> _Direction_: Read through the entries below and return each line with the word "before".

— START Input material —

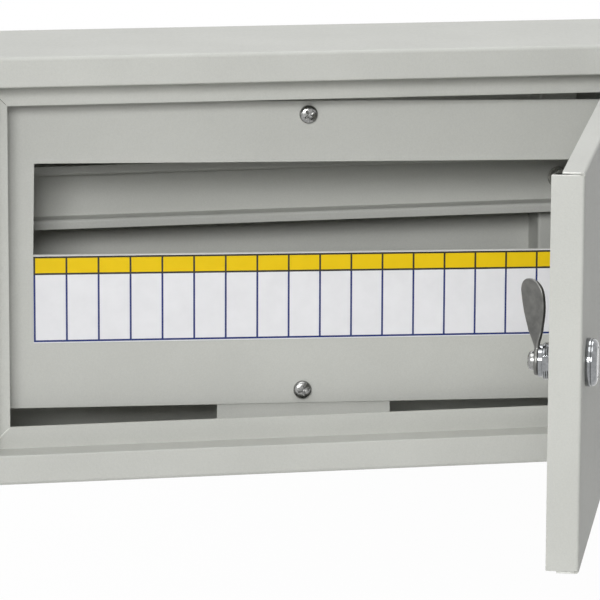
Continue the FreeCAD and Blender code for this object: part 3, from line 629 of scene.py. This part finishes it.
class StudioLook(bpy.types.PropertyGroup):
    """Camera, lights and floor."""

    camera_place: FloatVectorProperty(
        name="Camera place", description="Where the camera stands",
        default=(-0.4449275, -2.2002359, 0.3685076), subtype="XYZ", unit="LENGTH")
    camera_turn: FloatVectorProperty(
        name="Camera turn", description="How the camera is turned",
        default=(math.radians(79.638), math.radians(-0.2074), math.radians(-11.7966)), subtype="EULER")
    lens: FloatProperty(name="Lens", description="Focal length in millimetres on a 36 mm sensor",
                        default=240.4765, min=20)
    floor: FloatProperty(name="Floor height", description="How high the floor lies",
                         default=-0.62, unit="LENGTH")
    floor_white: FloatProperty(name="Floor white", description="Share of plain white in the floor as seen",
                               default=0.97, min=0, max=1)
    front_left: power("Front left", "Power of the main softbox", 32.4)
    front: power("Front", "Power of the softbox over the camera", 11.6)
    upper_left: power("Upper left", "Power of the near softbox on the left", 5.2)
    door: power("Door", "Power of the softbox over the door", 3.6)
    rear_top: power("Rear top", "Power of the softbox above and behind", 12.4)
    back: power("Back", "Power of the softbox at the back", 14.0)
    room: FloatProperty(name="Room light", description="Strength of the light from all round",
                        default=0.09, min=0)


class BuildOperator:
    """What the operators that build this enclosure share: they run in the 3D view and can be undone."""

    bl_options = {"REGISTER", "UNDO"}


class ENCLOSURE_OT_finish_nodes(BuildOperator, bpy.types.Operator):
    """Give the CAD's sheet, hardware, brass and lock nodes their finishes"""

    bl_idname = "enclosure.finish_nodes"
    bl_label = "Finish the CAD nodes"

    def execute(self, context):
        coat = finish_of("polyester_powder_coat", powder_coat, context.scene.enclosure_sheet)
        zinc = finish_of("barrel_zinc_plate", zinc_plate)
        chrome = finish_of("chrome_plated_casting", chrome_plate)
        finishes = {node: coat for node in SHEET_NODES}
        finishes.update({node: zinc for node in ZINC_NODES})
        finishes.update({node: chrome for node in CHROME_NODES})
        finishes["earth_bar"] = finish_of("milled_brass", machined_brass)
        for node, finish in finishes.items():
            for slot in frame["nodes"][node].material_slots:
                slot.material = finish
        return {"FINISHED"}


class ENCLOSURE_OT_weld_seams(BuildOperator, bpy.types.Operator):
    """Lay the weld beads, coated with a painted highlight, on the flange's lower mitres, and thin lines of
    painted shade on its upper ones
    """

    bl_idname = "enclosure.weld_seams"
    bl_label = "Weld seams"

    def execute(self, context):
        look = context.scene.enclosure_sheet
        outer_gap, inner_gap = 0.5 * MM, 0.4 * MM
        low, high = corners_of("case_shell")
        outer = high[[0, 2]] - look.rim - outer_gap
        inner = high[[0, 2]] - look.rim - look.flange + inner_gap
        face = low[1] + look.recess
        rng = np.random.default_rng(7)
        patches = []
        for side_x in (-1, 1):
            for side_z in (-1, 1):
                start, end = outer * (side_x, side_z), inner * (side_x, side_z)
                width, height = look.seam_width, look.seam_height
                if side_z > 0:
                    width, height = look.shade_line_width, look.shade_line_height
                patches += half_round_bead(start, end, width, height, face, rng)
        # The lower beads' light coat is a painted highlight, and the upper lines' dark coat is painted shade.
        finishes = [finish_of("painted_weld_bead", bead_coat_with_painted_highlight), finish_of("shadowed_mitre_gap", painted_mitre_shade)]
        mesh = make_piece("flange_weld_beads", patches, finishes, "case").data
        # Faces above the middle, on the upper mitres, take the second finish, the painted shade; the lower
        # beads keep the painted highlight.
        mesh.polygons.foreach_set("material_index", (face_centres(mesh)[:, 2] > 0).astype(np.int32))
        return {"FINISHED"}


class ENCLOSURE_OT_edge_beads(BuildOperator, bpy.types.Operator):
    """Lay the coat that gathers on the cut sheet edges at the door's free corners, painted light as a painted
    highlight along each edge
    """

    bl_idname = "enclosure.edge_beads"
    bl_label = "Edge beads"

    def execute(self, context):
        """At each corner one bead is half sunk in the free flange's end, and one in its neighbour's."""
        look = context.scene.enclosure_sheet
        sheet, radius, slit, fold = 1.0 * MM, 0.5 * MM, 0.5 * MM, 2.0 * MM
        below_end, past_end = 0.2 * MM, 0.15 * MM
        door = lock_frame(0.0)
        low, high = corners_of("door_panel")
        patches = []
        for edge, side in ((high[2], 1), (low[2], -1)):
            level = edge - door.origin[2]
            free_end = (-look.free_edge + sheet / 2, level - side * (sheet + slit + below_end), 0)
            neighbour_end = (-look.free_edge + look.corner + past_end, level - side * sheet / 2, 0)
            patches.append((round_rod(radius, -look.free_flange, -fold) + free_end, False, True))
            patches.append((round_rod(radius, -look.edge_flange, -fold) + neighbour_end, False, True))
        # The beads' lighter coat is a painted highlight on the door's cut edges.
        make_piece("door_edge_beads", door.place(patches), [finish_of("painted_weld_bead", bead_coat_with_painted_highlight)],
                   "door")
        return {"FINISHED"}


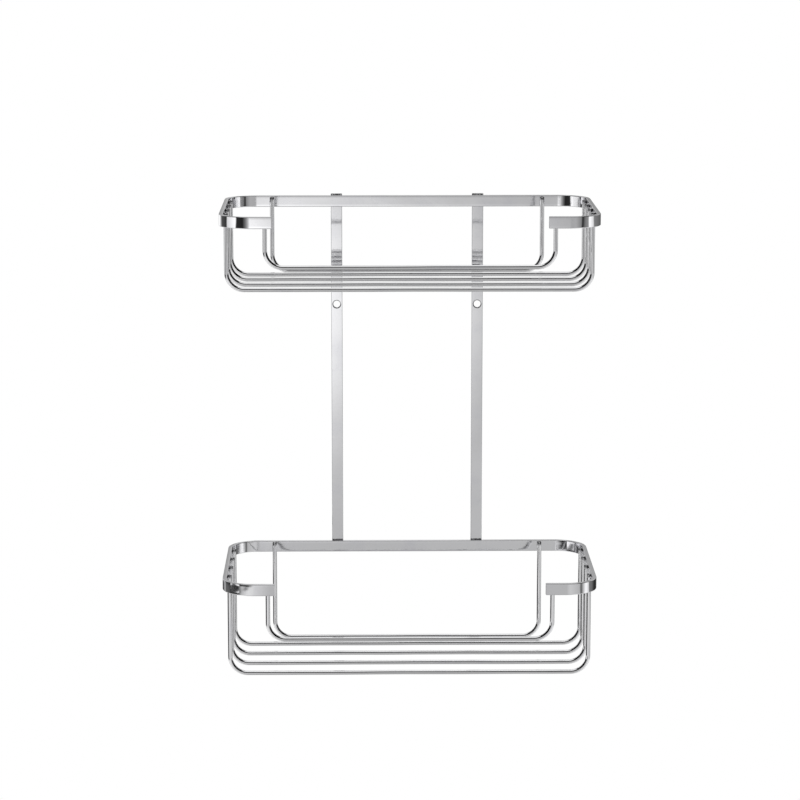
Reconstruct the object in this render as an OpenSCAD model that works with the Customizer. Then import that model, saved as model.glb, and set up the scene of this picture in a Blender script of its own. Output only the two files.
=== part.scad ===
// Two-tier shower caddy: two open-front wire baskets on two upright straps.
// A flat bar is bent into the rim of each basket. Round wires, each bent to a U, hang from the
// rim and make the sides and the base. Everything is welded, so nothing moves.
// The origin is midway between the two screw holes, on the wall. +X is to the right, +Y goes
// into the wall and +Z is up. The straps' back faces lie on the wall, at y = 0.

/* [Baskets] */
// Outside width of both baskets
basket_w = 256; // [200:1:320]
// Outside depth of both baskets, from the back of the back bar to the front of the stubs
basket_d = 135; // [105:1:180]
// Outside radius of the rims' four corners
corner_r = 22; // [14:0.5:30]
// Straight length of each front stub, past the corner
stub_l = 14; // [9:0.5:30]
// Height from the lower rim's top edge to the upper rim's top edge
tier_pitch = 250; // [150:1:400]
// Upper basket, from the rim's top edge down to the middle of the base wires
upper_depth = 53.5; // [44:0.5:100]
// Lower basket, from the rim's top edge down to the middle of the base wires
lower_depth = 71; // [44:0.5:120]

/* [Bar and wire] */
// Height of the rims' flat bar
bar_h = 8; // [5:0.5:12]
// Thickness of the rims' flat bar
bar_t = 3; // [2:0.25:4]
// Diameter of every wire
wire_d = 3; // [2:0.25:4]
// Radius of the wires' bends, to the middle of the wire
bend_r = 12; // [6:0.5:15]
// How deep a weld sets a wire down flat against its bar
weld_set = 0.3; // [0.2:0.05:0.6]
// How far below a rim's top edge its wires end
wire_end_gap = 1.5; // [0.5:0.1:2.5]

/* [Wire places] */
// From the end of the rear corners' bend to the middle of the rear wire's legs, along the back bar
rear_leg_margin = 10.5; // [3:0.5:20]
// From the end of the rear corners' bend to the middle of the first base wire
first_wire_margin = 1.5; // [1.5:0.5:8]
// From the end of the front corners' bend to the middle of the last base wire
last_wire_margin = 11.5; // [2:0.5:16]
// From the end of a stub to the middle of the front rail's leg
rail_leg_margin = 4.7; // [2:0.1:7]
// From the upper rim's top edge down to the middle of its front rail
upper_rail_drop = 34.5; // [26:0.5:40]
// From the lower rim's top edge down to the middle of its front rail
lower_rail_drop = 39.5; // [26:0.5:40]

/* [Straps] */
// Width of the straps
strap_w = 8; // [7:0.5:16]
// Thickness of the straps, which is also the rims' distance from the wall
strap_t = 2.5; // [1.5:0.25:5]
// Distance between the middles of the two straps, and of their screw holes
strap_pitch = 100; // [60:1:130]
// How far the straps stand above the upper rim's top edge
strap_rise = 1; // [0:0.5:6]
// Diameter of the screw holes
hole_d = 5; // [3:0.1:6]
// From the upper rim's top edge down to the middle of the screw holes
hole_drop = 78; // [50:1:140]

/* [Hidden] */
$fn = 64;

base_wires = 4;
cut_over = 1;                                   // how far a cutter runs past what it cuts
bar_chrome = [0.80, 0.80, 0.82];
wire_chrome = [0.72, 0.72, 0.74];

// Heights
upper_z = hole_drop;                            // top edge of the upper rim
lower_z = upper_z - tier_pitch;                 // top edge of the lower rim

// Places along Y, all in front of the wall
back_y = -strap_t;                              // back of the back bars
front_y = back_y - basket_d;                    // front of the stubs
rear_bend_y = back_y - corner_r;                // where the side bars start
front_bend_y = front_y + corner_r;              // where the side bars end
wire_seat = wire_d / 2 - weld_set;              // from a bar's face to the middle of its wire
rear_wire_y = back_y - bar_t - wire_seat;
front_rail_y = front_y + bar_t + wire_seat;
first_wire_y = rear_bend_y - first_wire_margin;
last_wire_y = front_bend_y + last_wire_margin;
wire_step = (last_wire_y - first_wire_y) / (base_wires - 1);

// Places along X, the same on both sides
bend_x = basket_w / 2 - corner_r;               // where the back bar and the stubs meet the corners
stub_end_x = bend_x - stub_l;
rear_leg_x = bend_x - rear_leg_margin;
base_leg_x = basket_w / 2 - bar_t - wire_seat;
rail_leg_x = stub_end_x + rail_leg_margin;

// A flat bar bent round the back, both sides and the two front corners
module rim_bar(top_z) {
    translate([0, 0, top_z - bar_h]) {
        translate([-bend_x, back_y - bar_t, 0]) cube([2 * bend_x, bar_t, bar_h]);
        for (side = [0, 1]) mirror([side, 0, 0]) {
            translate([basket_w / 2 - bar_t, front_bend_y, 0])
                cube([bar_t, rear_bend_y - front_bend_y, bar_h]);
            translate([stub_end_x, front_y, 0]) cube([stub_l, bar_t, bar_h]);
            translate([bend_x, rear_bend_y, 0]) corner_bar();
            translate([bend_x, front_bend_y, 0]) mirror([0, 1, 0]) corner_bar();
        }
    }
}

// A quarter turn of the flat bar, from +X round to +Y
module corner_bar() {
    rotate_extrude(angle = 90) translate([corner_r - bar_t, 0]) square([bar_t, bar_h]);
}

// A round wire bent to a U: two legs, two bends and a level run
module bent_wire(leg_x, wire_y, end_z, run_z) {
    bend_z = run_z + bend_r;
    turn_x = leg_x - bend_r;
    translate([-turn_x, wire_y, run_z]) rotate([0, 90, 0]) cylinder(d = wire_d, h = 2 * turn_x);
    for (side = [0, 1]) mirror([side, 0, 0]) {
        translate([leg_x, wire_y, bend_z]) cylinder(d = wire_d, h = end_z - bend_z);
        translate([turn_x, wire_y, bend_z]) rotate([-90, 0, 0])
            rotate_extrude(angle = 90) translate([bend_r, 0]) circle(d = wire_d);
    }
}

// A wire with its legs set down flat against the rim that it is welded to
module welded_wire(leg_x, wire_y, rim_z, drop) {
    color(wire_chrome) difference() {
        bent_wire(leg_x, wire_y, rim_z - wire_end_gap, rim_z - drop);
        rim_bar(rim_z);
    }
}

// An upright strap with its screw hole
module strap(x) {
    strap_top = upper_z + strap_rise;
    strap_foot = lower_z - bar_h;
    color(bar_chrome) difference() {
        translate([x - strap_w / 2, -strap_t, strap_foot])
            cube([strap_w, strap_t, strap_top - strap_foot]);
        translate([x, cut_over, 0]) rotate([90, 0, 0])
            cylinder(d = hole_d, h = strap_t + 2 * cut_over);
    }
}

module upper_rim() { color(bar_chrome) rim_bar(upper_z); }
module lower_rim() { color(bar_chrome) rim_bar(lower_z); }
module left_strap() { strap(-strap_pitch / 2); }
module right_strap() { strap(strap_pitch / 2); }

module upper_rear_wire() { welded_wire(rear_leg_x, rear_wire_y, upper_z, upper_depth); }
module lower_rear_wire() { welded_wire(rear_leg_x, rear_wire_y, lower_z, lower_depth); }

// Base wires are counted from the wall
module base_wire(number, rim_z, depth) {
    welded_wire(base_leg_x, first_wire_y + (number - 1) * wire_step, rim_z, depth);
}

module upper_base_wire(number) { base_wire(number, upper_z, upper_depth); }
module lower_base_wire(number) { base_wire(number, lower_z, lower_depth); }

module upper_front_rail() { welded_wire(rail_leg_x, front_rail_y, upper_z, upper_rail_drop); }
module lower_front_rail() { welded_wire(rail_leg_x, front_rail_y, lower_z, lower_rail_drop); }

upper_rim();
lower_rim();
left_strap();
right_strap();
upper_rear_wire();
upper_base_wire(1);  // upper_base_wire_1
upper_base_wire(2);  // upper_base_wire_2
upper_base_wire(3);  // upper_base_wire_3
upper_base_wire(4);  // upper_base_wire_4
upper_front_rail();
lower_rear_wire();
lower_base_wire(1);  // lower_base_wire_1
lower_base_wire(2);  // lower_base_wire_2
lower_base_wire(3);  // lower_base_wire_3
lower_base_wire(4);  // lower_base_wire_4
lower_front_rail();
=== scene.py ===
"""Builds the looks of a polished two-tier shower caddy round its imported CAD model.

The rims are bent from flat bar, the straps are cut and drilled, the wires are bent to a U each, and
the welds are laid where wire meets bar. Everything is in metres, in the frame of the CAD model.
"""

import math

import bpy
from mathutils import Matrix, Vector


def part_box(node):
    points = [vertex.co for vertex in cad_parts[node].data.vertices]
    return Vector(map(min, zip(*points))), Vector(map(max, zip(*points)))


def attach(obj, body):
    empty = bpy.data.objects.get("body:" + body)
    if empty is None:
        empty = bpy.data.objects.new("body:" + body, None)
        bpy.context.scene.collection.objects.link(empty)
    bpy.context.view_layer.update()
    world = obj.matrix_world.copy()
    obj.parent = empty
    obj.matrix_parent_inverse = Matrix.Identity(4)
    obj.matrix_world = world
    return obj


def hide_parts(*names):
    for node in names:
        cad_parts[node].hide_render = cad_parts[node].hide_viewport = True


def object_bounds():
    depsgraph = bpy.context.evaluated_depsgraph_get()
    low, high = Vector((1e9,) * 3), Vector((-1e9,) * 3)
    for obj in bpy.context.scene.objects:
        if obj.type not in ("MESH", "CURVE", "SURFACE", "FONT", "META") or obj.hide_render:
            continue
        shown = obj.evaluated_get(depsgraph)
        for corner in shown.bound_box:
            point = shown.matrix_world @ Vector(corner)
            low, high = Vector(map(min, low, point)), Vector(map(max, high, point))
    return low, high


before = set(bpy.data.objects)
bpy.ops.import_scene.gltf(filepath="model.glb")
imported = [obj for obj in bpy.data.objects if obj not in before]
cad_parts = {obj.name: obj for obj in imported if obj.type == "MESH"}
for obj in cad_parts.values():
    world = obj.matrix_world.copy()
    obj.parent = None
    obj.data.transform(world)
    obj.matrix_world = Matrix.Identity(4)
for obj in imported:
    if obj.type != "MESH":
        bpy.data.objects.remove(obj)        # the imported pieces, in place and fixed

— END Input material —

> _Right answer_:
before = set(bpy.data.objects)
imported = [obj for obj in bpy.data.objects if obj not in before]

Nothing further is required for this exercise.